The Royal Australian College of General Practitioners (RACGP) has welcomed the Victorian Government’s decision to make the Medically Supervised Injecting Room (MISR) in North Richmond an ongoing fixture.
It comes following the Government today introducing legislation to establish the health service as an ongoing service. Immediate measures will also be taken to further boost safety and amenity in the local precinct and boost supports for people using the facility. The RACGP has previously spoken out on the importance of approaching alcohol and other drugs policy from a health-based perspective and ending the pointless “war on drugs”.
RACGP President Dr Nicole Higgins welcomed the announcement.
“This decision will save lives,” she said.
“I applaud the Victorian Government’s courage and conviction in standing firm and making this decision. Alcohol and other drug use, including intravenous opioid drug use, must be seen through a health lens. We will get nowhere by declaring a ‘war on drugs,’ throwing the book at people, and pretending that a punitive approach will deter drug use. It gets us nowhere fast, instead we need to think differently and look at what does work.
“The evidence is already in – medically supervised injecting facilities save lives. In Victoria, the trial has successfully managed almost 6,000 overdoses and saved 63 lives. It is also taking pressure off already over-burdened hospitals and reducing ambulance call outs.
“It’s the same story up Sydney. Experts examining the Kings Cross site found that from the time the facility started until the end of April last year, it recorded a total of 1,232,951 injections without any fatalities. Almost 11,000 overdoses have been managed successfully, and more than 20,000 referrals to health and social services made. Each one of those referrals is an opportunity to turn someone’s life around – an opportunity that would have been lost if the person was using drugs away from the site.

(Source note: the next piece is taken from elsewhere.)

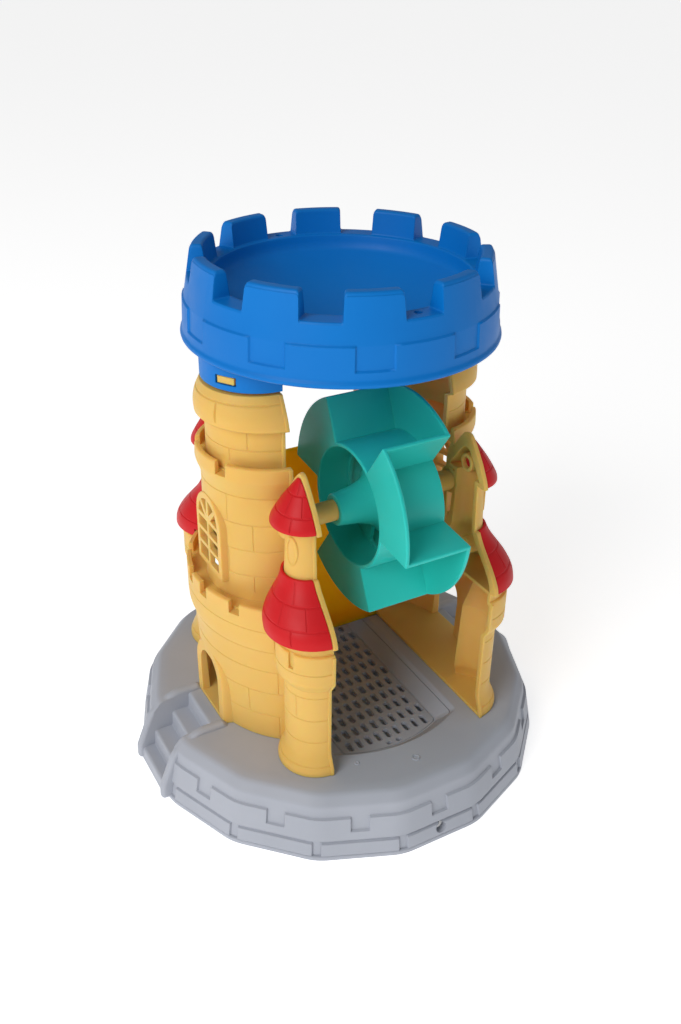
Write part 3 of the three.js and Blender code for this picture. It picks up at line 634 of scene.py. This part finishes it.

“For anyone who is injecting drugs I encourage you to reach out and get help. Remember, your GP is always there to talk to and booking a consultation can be the first step to addressing your substance use and improving your health and wellbeing. Remember, we are not there to judge; we are here to help.”
RACGP Victoria Chair Dr Anita Munoz also welcomed the Victorian Government’s decision.
“This is sound decision based on strong results,” she said.
“It’s particularly positive news that there is a strong focus on supporting people using the Medically Supervised Injecting Room. The permanent committee that will include the Department of Health, Victoria Police, Ambulance Victoria and the Department of Families, Fairness and Housing including Homes Victoria, has such a vital role to play.
“I also welcome the fact that the Government will carefully consider the recommendations of the independent review conducted by John Ryan. We must always consider how to best enhance this service and ensure that all affected parties have their views listened to. I hope now that the Victorian Government follows the lead of Queensland and the ACT and extends its commitment to harm minimisation via pill testing, another move that would save many lives.”
RACGP Specific Interests Addiction Medicine Chair Dr Hester Wilson also backed the changes and called on other states and territories to follow suit.
“Victoria and my home state of New South Wales are leading the way and I urge other jurisdictions to do the same,” she said.
“I worked as the acting medical director at the Kings Cross site more than a decade ago and I can tell you that it’s a system that works. So, it’s fantastic news that the Victorian Government is making its Medically Supervised Injecting Room an ongoing service. It’s not just a compassionate and humane model, it’s a successful model and one that I hope other Premiers and Chief Ministers adopt right around Australia.
“Whether we like it or not, drug use does happen. So, we have a choice in front of us – we can either stick our heads in the sand, say ‘drugs are bad’ and pretend the situation will magically resolve itself, or we can focus on what actually works and saves lives. Many of the people using this service feel as though they are on the margins of society, they have experienced trauma and often have had infrequent or negligible contact with the healthcare system or social supports. When they visit this service, they come into contact with people opening up their arms and offering to help; it’s the best way to reach them and get them on the right trajectory free of stigma and shame.
“You can’t treat someone who has died from overdose. So, once again, well done to the Victorian Government for ignoring shrill and judgmental critics and doing the right thing. This is another step forward in ending the futile ‘war on drugs’ and helping people who have a health problem. At the end of the day, every person’s life matters.”